A spike in Agile terminology means a time-boxed exploration or research task. “DX spike” is a recognised phrase in modern engineering teams.
Phrases for Praising Good DX
Positive DX language is equally useful — it helps your team identify what to protect and replicate:
- “This has great ergonomics — the API is predictable and the defaults just make sense.”
- “I love how this library fails loudly — it gives you a clear error message telling you exactly what to fix.”
- “The escape hatch here is well-designed — you almost never need it, but when you do, it works cleanly.”

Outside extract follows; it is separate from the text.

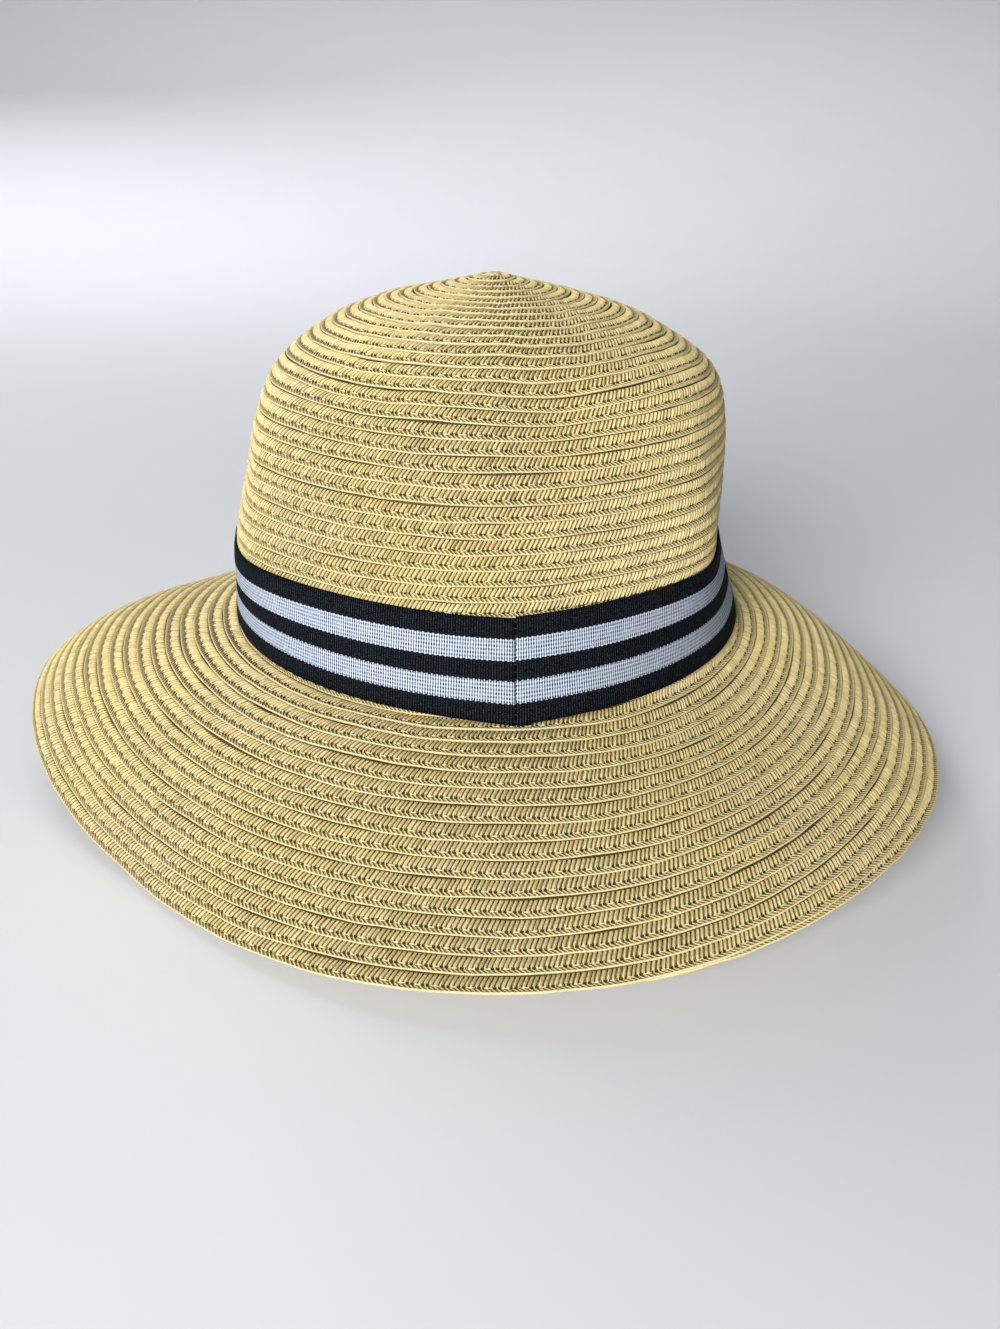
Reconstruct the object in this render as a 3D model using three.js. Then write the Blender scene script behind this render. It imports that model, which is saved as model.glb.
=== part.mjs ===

- “The zero-config setup is a huge win — it means junior developers can be productive on day one.”
Phrases to Avoid
| Avoid | Try instead |
|---|---|
| ”This tool is bad." | "The DX here has some significant pain points — let me walk through them." |
| "Nobody can understand this." | "The cognitive load is high — it requires understanding three different abstractions at once." |
| "The docs are useless." | "The documentation covers the basics but doesn’t help with real-world scenarios." |
| "This is too complicated." | "There’s too much friction for a task that should be straightforward.” |
Quick Reference
| Situation | Phrase |
|---|---|
| Praising DX | ”The ergonomics are excellent — the defaults are sensible.” |
| Criticising friction | ”There’s too much friction in the setup process.” |
| Discussing cognitive load | ”This requires the developer to hold too many things in their head.” |
| Proposing an investigation | ”I’d like to propose a DX spike.” |
| Noting a footgun | ”This API is easy to misuse — it’s a footgun.” |
| Quantifying impact | ”I estimate 30 minutes per developer per week is lost to workarounds.” |
DX language is precise and persuasive. Developers who can name problems clearly are the ones who get buy-in for improvements — and ultimately make their teams faster.